Marie admires the growing number of major artists speaking out about the climate crisis, and in particular The 1975, who released a single with Greta Thunberg this summer and offered fans the opportunity to get new designs printed on their old tour t-shirts, in an effort to be more sustainable. “I feel like a lot of musicians talk about it,” she says, “but not everyone necessarily tries to make a difference. So I think what they did with the old merch was such a good idea.”
She’s also keen to get involved with the Extinction Rebellion protests when she has the time, having been in touch with them while she was touring in America about the possibility of performing at one of their rallies. “I feel like artists or people who have recognition don’t necessarily have more responsibility than anyone else, but people who have a bigger platform should definitely take advantage of that,” she nods. “It’s a great opportunity to spread an important message, so that’s why I’ve chosen to speak up, because everyone needs to do everything they can.”

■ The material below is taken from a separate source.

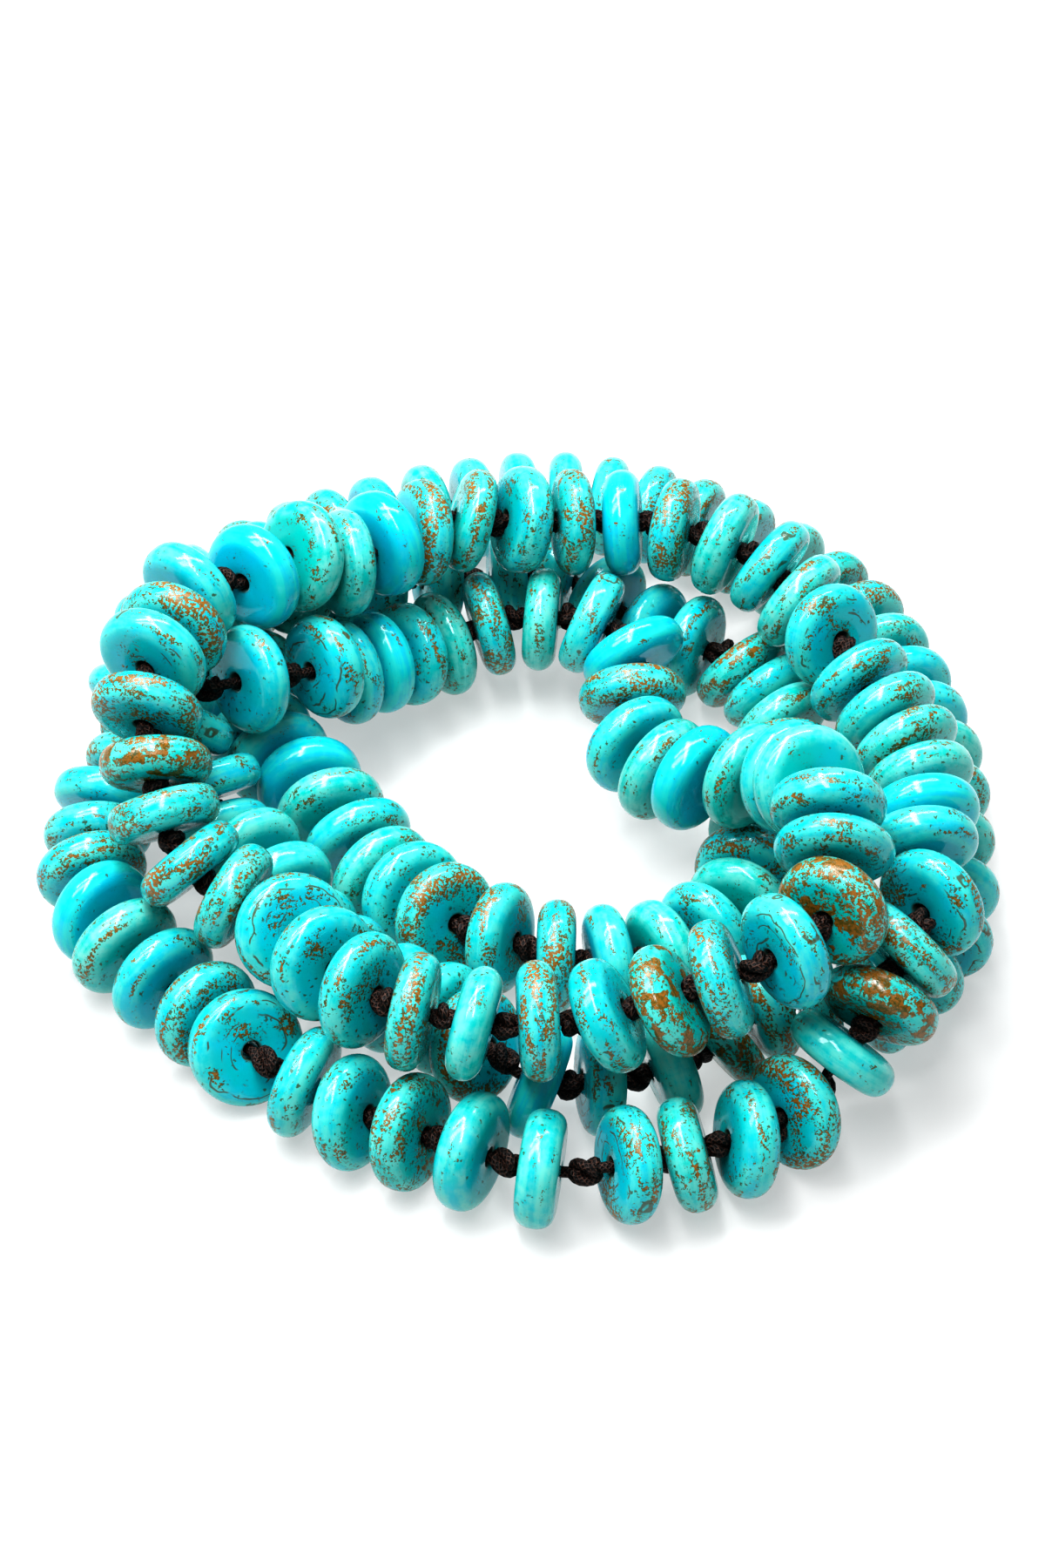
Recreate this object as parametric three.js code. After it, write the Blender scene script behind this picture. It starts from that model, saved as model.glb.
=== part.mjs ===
// A long endless necklace of rounded stone discs, knotted one by one on a braided cord.
// It has no clasp. It lies on a flat surface as it was laid down, coiled in four turns.
// Millimetres, +Z up. The surface is z = 0, and x = 0, y = 0 is the middle of the floor it covers.

import * as THREE from 'three';

// Driving sizes
const BEAD_DIAMETER = 15;
const BEAD_THICKNESS = 5.2;
const BEAD_FACE_DIAMETER = 10.6;
const BEAD_SIDES = 10;
const CORD_DIAMETER = 1.6;
const KNOT_DIAMETER = 3.4;
const CORD_SIDES = 5;
const CLEARANCE = 0.3;

// How the coil settles: the air between the discs, the pull back to the route and the sag of each step
const SETTLE_STEPS = 500;
const SETTLE_PULL = 0.05;
const SETTLE_SAG = 0.02;
const CONTACT_ROUNDS = 6;

// The route of the string, clockwise seen from above, as chosen points. Each row is a bead, by its
// number, with the place of its middle (mm) and its lift above a disc that stands on the surface.
// The places are from a point in the hollow of the coil, and the whole is centred afterwards.
// The beads between two rows are spread evenly along a smooth curve.
const ROUTE = [
  { bead: 0, x: 2, y: -63, lift: 0 },
  { bead: 3, x: -21, y: -53, lift: 0 },
  { bead: 6, x: -40, y: -37, lift: 0 },
  { bead: 9, x: -55, y: -17, lift: 0 },
  { bead: 11, x: -56, y: -3, lift: 0 },
  { bead: 12, x: -54, y: 4, lift: 0 },
  { bead: 13, x: -52, y: 11, lift: 0 },
  { bead: 15, x: -50, y: 23, lift: 3 },
  { bead: 16, x: -47, y: 27, lift: 8 },
  { bead: 17, x: -42, y: 29, lift: 13 },
  { bead: 19, x: -32, y: 34, lift: 13 },
  { bead: 21, x: -20, y: 43, lift: 4 },
  { bead: 24, x: 5, y: 49, lift: 0 },
  { bead: 26, x: 18, y: 38, lift: 0 },
  { bead: 28, x: 30, y: 31, lift: 0 },
  { bead: 30, x: 36, y: 18, lift: 2 },
  { bead: 33, x: 31, y: -4, lift: 0 },
  { bead: 35, x: 27, y: -18, lift: 0 },
  { bead: 38, x: 12, y: -27, lift: 0 },
  { bead: 41, x: -10, y: -22, lift: 2 },
  { bead: 44, x: -26, y: -5, lift: 0 },
  { bead: 46, x: -31, y: 6, lift: 0 },
  { bead: 48, x: -36, y: 18, lift: 0 },
  { bead: 50, x: -40, y: 28, lift: 0 },
  { bead: 52, x: -42, y: 40, lift: 0 },
  { bead: 54, x: -38, y: 52, lift: 0 },
  { bead: 56, x: -28, y: 59, lift: 0 },
  { bead: 58, x: -14, y: 65, lift: 0 },
  { bead: 61, x: 6, y: 68, lift: 0 },
  { bead: 64, x: 25, y: 62, lift: 0 },
  { bead: 67, x: 43, y: 46, lift: 0 },
  { bead: 70, x: 52, y: 25, lift: 1 },
  { bead: 73, x: 55, y: 3, lift: 1 },
  { bead: 76, x: 53, y: -23, lift: 0 },
  { bead: 78, x: 43, y: -34, lift: 0 },
  { bead: 80, x: 32, y: -36, lift: 1 },
  { bead: 82, x: 18, y: -46, lift: 0 },
  { bead: 84, x: 1, y: -48, lift: 0 },
  { bead: 86, x: -9, y: -38, lift: 1 },
  { bead: 88, x: -23, y: -28, lift: 0 },
  { bead: 90, x: -29, y: -15, lift: 1 },
  { bead: 92, x: -38, y: -2, lift: 2 },
  { bead: 93, x: -41, y: 3, lift: 5 },
  { bead: 94, x: -41, y: 6, lift: 8 },
  { bead: 95, x: -37, y: 11, lift: 11 },
  { bead: 96, x: -30, y: 16, lift: 11 },
  { bead: 97, x: -24, y: 22, lift: 8 },
  { bead: 98, x: -19, y: 27, lift: 5 },
  { bead: 99, x: -15, y: 31, lift: 3 },
  { bead: 100, x: -11, y: 35, lift: 2 },
  { bead: 102, x: 2, y: 36, lift: 5 },
  { bead: 104, x: 14, y: 26, lift: 8 },
  { bead: 106, x: 15, y: 8, lift: 6 },
  { bead: 108, x: 23, y: -5, lift: 11 },
  { bead: 110, x: 34, y: -13, lift: 19 },
  { bead: 112, x: 37, y: -26, lift: 26 },
  { bead: 114, x: 37, y: -42, lift: 23 },
  { bead: 116, x: 25, y: -48, lift: 18 },
  { bead: 118, x: 10, y: -51, lift: 14 },
  { bead: 120, x: -6, y: -52, lift: 14 },
  { bead: 122, x: -20, y: -45, lift: 12 },
  { bead: 124, x: -30, y: -33, lift: 12 },
  { bead: 126, x: -42, y: -22, lift: 12 },
  { bead: 128, x: -47, y: -10, lift: 18 },
  { bead: 130, x: -48, y: 1, lift: 26 },
  { bead: 132, x: -42, y: 16, lift: 24 },
  { bead: 133, x: -36, y: 21, lift: 23 },
  { bead: 134, x: -30, y: 25, lift: 21 },
  { bead: 135, x: -26, y: 29, lift: 19 },
  { bead: 136, x: -20, y: 35, lift: 18 },
  { bead: 138, x: -7, y: 42, lift: 17 },
  { bead: 140, x: 6, y: 42, lift: 16 },
  { bead: 142, x: 21, y: 44, lift: 14 },
  { bead: 144, x: 34, y: 36, lift: 14 },
  { bead: 146, x: 41, y: 21, lift: 13 },
  { bead: 148, x: 48, y: 6, lift: 13 },
  { bead: 150, x: 51, y: -9, lift: 15 },
  { bead: 152, x: 50, y: -25, lift: 16 },
  { bead: 154, x: 47, y: -40, lift: 13 },
  { bead: 156, x: 39, y: -48, lift: 5 },
  { bead: 158, x: 28, y: -57, lift: 0 },
  { bead: 160, x: 13, y: -63, lift: 1 },
];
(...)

But with all the touring and saving the world, has she had time to think about her own next album-shaped steps? “My album is pretty much non-existent right now, but I have a lot of ideas and I really want to realise them,” she concedes. “Right now I don’t have any full songs, but I do have a folder on my computer called ‘Album 2020’ which is full of random choruses and verses that I haven’t finished yet.” She does, however, have time blocked out to make it once her tour is over. “From January until April, no matter what cool offers I get, I’m going to be like ‘Nope, I’m gonna make my album’. I just got a piano so I’m gonna maybe try playing that on the album. I’m excited to expand my sound and start playing around, I think that’s gonna be cool. I like touring, but I do prefer making new music.”
You get the feeling that, in 2020, Marie won’t have to choose between making relatable tracks to galvanise the youth and sending them into a frenzy on tour. Get yourself a girl in red that can do both.